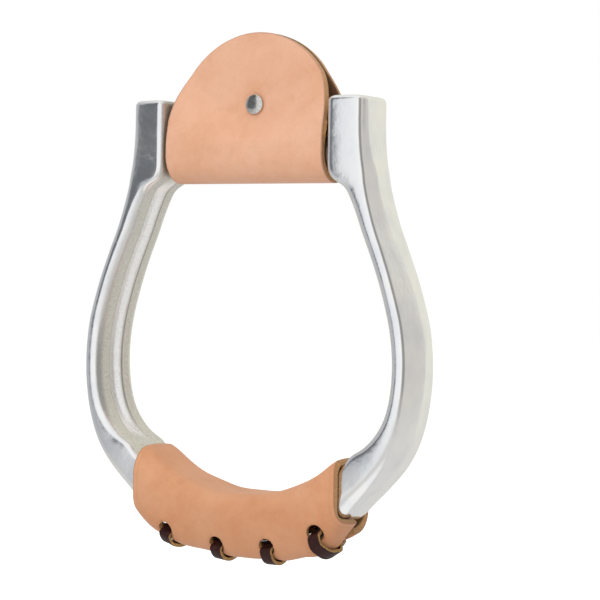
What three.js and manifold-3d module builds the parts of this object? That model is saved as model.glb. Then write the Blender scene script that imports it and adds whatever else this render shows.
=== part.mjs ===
// A western bell stirrup: a one-piece cast aluminum frame, a steel bar across its neck,
// a riveted leather cover folded round the bar, and a leather tread cover laced underneath.
// Millimetres, +Z up, +X along the neck bar, front towards -Y.
// The origin is the middle of the neck bar's axis.

import * as THREE from 'three';
import Module from 'manifold-3d';
import { mergeVertices } from 'three/addons/utils/BufferGeometryUtils.js';

const wasm = await Module();
wasm.setup();

// Frame casting, main sizes
const neckWidth = 76.2; // clear, between the two heads
const innerWidth = 135.2; // clear, at the widest place between the arms
const innerDrop = 137; // bar axis down to the top of the bare tread
const headRise = 22.3; // bar axis up to the flat head tops
const headDrop = 11.4; // bar axis down to the underside of the heads
const headTopRound = 2.2; // rounding round the top of each head

// Frame casting, thickness (seen from the front), depth (front to back) and edge roundings
const head = { thick: 14.4, depth: 23.8, innerEdge: 1.8, outerEdge: 1.3 };
const arm = { thick: 7, depth: 27.2, innerEdge: 1.9, outerEdge: 1.2 };
const tread = { thick: 15.5, depth: 26.4, innerEdge: 5, outerEdge: 7 };
const faceBulge = 0.7; // crown of the front and back faces
const creaseRise = 0.8; // height of the soft crease along the outer face
const grooveDepth = 2.8; // cast groove down the inside of each arm
const grooveWidth = 8.4;

// Neck bar, set into a blind socket in each head
const barDiameter = 16;
const socketDepth = 8;
const fitGap = 0.3; // between pieces that touch

// Neck cover
const coverThick = 2.8; // leather
const coverPlay = 3.4; // between the cover and the heads, both sides together
const coverWidth = neckWidth - coverPlay;
const coverRise = 48.4; // bar axis up to the top of its half-round flap
const coverShift = -0.6; // it has slid this far along the bar
const coverFacing = 0.4; // between the two leather layers where they are pressed together
const coverSideTouch = 44; // height at which the layers would meet at the cover's sides
const coverFoldRise = 2.5; // height at which the layers start to draw together
const coverPinch = 0.5; // the layers lie flat from this far below the rivet's head
const coverLean = 2.2; // how far the top leans back

// Rivet that closes the neck cover
const rivetHeight = 20.1; // above the bar axis
const rivetHead = { diameter: 8, thick: 0.9, dome: 0.6 };
const rivetPost = { diameter: 3.6, bore: 2.2 };
const rivetStem = 1.6; // diameter

// Tread cover
const treadLeather = 2.8;
const treadCoverLength = 94.8;
const treadCoverShift = 0.9; // it sits a little to one side
const treadCoverGap = 0.4; // between the leather and the casting
const flapHang = 8.9; // the laced flaps' edges below the casting, at their lowest
const flapReach = 11; // from the middle to the flaps' edges, at the loose corners
const flapKnee = 1.2; // height of the turn-in above a flap's edge

// Lace
const laceWidth = 5.0;
const laceThick = 1.5;
const laceHole = 6.8;
const laceGap = 0.6; // between the lace and the leather that it wraps
const laceInsideGap = 0.9; // between the lace's inside runs and the casting
const laceInsideReach = 6.9; // from the middle to where an inside run turns into its hole
const laceInset = 0.5; // from a leather face to where the strap turns
const laceDip = 0.4; // the strap's bend over the lower rim of a hole
const laceTail = 7; // free end tucked inside at each end

// Overrun of cutting tools
const overrun = 2;

const aluminum = new THREE.MeshStandardMaterial({ color: 0xd4d4d2, roughness: 0.18, metalness: 1 });
const steel = new THREE.MeshStandardMaterial({ color: 0x9a9a98, roughness: 0.35, metalness: 1 });
const nickel = new THREE.MeshStandardMaterial({ color: 0xc9c4ba, roughness: 0.2, metalness: 1 });
const leather = new THREE.MeshStandardMaterial({ color: 0xe0a380, roughness: 0.6, metalness: 0 });
const latigo = new THREE.MeshStandardMaterial({ color: 0x3a1f18, roughness: 0.5, metalness: 0 });

// Turns index and positions into a closed geometry whose faces point out.
function closedGeometry(positions, index) {
  let volume = 0;
  const a = new THREE.Vector3();
  const b = new THREE.Vector3();
  const c = new THREE.Vector3();
  for (let k = 0; k < index.length; k += 3) {
    a.fromArray(positions, 3 * index[k]);
    b.fromArray(positions, 3 * index[k + 1]);
    c.fromArray(positions, 3 * index[k + 2]);
    volume += a.dot(b.cross(c));
  }
  const order = volume > 0 ? index : index.slice().reverse();
  const geometry = new THREE.BufferGeometry();
  geometry.setAttribute('position', new THREE.Float32BufferAttribute(positions, 3));
  geometry.setIndex(order);
  return geometry;
}

// Skin over a row of closed rings with equal point counts, with a fan over each end.
function ringSkin(rings) {
  const count = rings[0].length;
  const positions = rings.flat().flatMap((p) => p.toArray());
  const index = [];
  for (let r = 0; r < rings.length - 1; r += 1) {
    for (let j = 0; j < count; j += 1) {
      const next = (j + 1) % count;
      const [p, q] = [r * count + j, r * count + next];
      index.push(p, q, q + count, p, q + count, p + count);
    }
  }
  const last = (rings.length - 1) * count;
  const middles = [rings[0], rings[rings.length - 1]].map((ring) => {
    const middle = ring.reduce((sum, p) => sum.add(p), new THREE.Vector3());
    positions.push(...middle.divideScalar(count).toArray());
    return positions.length / 3 - 1;
  });
  for (let j = 0; j < count; j += 1) {
    const next = (j + 1) % count;
    index.push(middles[0], next, j);
    index.push(middles[1], last + j, last + next);
  }
  return closedGeometry(positions, index);
}

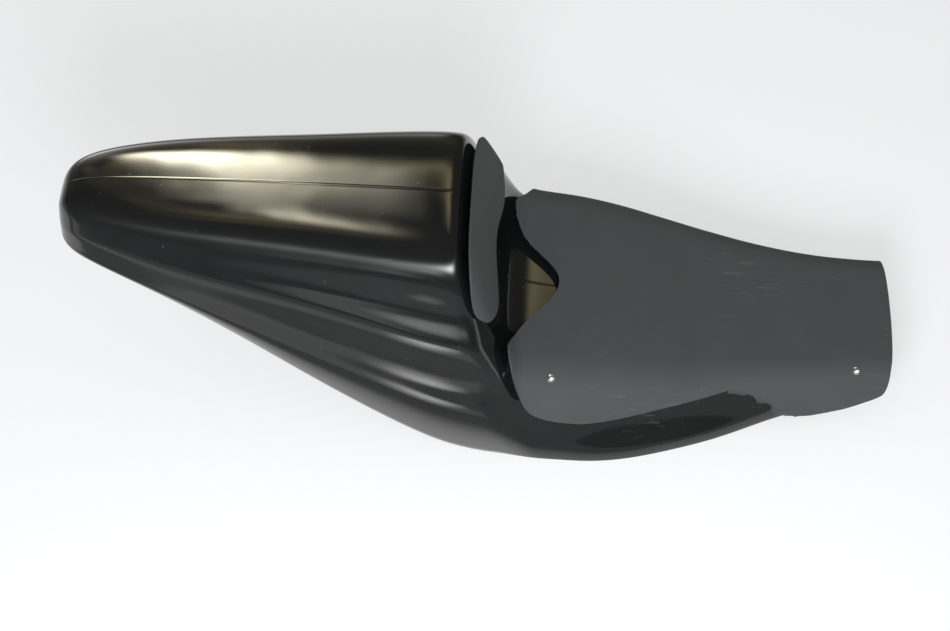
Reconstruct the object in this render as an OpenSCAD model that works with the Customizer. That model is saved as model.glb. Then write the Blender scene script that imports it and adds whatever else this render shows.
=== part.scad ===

■ ■ ■ ■ ■

Using the data above, return each line exactly as written.

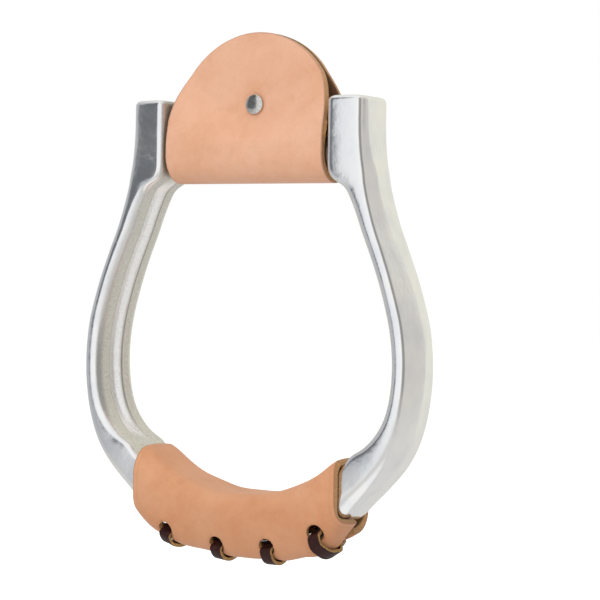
What three.js and manifold-3d module builds the parts of this object? That model is saved as model.glb. Then write the Blender scene script that imports it and adds whatever else this render shows.
=== part.mjs ===
// A western bell stirrup: a one-piece cast aluminum frame, a steel bar across its neck,
// a riveted leather cover folded round the bar, and a leather tread cover laced underneath.
// Millimetres, +Z up, +X along the neck bar, front towards -Y.
// The origin is the middle of the neck bar's axis.

import * as THREE from 'three';
import Module from 'manifold-3d';
import { mergeVertices } from 'three/addons/utils/BufferGeometryUtils.js';

const wasm = await Module();
wasm.setup();

// Frame casting, main sizes
const neckWidth = 76.2; // clear, between the two heads
const innerWidth = 135.2; // clear, at the widest place between the arms
const innerDrop = 137; // bar axis down to the top of the bare tread
const headRise = 22.3; // bar axis up to the flat head tops
const headDrop = 11.4; // bar axis down to the underside of the heads
const headTopRound = 2.2; // rounding round the top of each head

// Frame casting, thickness (seen from the front), depth (front to back) and edge roundings
const head = { thick: 14.4, depth: 23.8, innerEdge: 1.8, outerEdge: 1.3 };
const arm = { thick: 7, depth: 27.2, innerEdge: 1.9, outerEdge: 1.2 };
const tread = { thick: 15.5, depth: 26.4, innerEdge: 5, outerEdge: 7 };
const faceBulge = 0.7; // crown of the front and back faces
const creaseRise = 0.8; // height of the soft crease along the outer face
const grooveDepth = 2.8; // cast groove down the inside of each arm
const grooveWidth = 8.4;

// Neck bar, set into a blind socket in each head
const barDiameter = 16;
const socketDepth = 8;
const fitGap = 0.3; // between pieces that touch

// Neck cover
const coverThick = 2.8; // leather
const coverPlay = 3.4; // between the cover and the heads, both sides together
const coverWidth = neckWidth - coverPlay;
const coverRise = 48.4; // bar axis up to the top of its half-round flap
const coverShift = -0.6; // it has slid this far along the bar
const coverFacing = 0.4; // between the two leather layers where they are pressed together
const coverSideTouch = 44; // height at which the layers would meet at the cover's sides
const coverFoldRise = 2.5; // height at which the layers start to draw together
const coverPinch = 0.5; // the layers lie flat from this far below the rivet's head
const coverLean = 2.2; // how far the top leans back

// Rivet that closes the neck cover
const rivetHeight = 20.1; // above the bar axis
const rivetHead = { diameter: 8, thick: 0.9, dome: 0.6 };
const rivetPost = { diameter: 3.6, bore: 2.2 };
const rivetStem = 1.6; // diameter

// Tread cover
const treadLeather = 2.8;
const treadCoverLength = 94.8;
const treadCoverShift = 0.9; // it sits a little to one side
const treadCoverGap = 0.4; // between the leather and the casting
const flapHang = 8.9; // the laced flaps' edges below the casting, at their lowest
const flapReach = 11; // from the middle to the flaps' edges, at the loose corners
const flapKnee = 1.2; // height of the turn-in above a flap's edge

// Lace
const laceWidth = 5.0;
const laceThick = 1.5;
const laceHole = 6.8;
const laceGap = 0.6; // between the lace and the leather that it wraps
const laceInsideGap = 0.9; // between the lace's inside runs and the casting
const laceInsideReach = 6.9; // from the middle to where an inside run turns into its hole
const laceInset = 0.5; // from a leather face to where the strap turns
const laceDip = 0.4; // the strap's bend over the lower rim of a hole
const laceTail = 7; // free end tucked inside at each end

// Overrun of cutting tools
const overrun = 2;

const aluminum = new THREE.MeshStandardMaterial({ color: 0xd4d4d2, roughness: 0.18, metalness: 1 });
const steel = new THREE.MeshStandardMaterial({ color: 0x9a9a98, roughness: 0.35, metalness: 1 });
const nickel = new THREE.MeshStandardMaterial({ color: 0xc9c4ba, roughness: 0.2, metalness: 1 });
const leather = new THREE.MeshStandardMaterial({ color: 0xe0a380, roughness: 0.6, metalness: 0 });
const latigo = new THREE.MeshStandardMaterial({ color: 0x3a1f18, roughness: 0.5, metalness: 0 });

// Turns index and positions into a closed geometry whose faces point out.
function closedGeometry(positions, index) {
  let volume = 0;
  const a = new THREE.Vector3();
  const b = new THREE.Vector3();
  const c = new THREE.Vector3();
  for (let k = 0; k < index.length; k += 3) {
    a.fromArray(positions, 3 * index[k]);
    b.fromArray(positions, 3 * index[k + 1]);
    c.fromArray(positions, 3 * index[k + 2]);
    volume += a.dot(b.cross(c));
  }
  const order = volume > 0 ? index : index.slice().reverse();
  const geometry = new THREE.BufferGeometry();
  geometry.setAttribute('position', new THREE.Float32BufferAttribute(positions, 3));
  geometry.setIndex(order);
  return geometry;
}

// Skin over a row of closed rings with equal point counts, with a fan over each end.
function ringSkin(rings) {
  const count = rings[0].length;
  const positions = rings.flat().flatMap((p) => p.toArray());
  const index = [];
  for (let r = 0; r < rings.length - 1; r += 1) {
    for (let j = 0; j < count; j += 1) {
      const next = (j + 1) % count;
      const [p, q] = [r * count + j, r * count + next];
      index.push(p, q, q + count, p, q + count, p + count);
    }
  }
  const last = (rings.length - 1) * count;
  const middles = [rings[0], rings[rings.length - 1]].map((ring) => {
    const middle = ring.reduce((sum, p) => sum.add(p), new THREE.Vector3());
    positions.push(...middle.divideScalar(count).toArray());
    return positions.length / 3 - 1;
  });
  for (let j = 0; j < count; j += 1) {
    const next = (j + 1) % count;
    index.push(middles[0], next, j);
    index.push(middles[1], last + j, last + next);
  }
  return closedGeometry(positions, index);
}

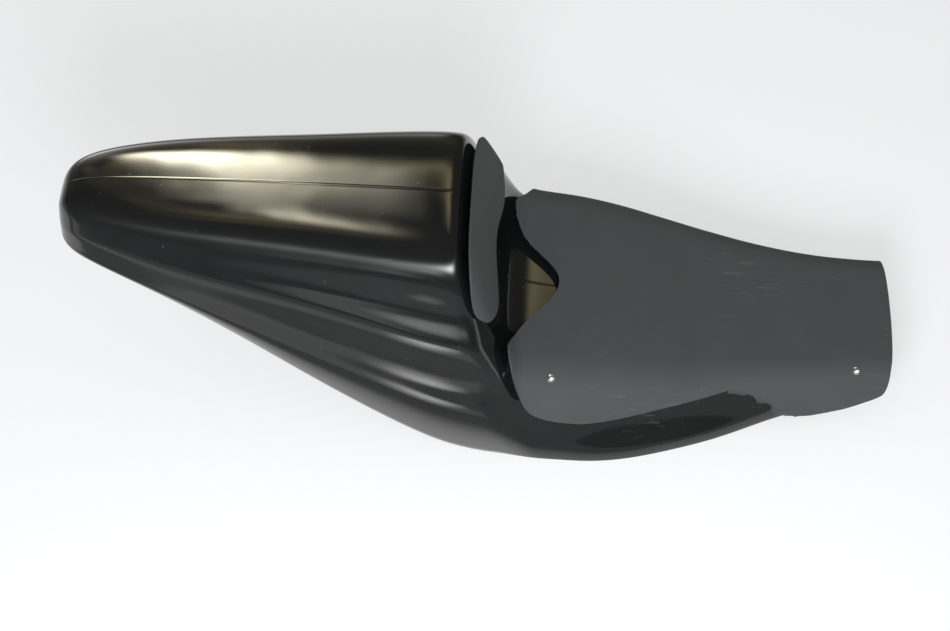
Reconstruct the object in this render as an OpenSCAD model that works with the Customizer. That model is saved as model.glb. Then write the Blender scene script that imports it and adds whatever else this render shows.
=== part.scad ===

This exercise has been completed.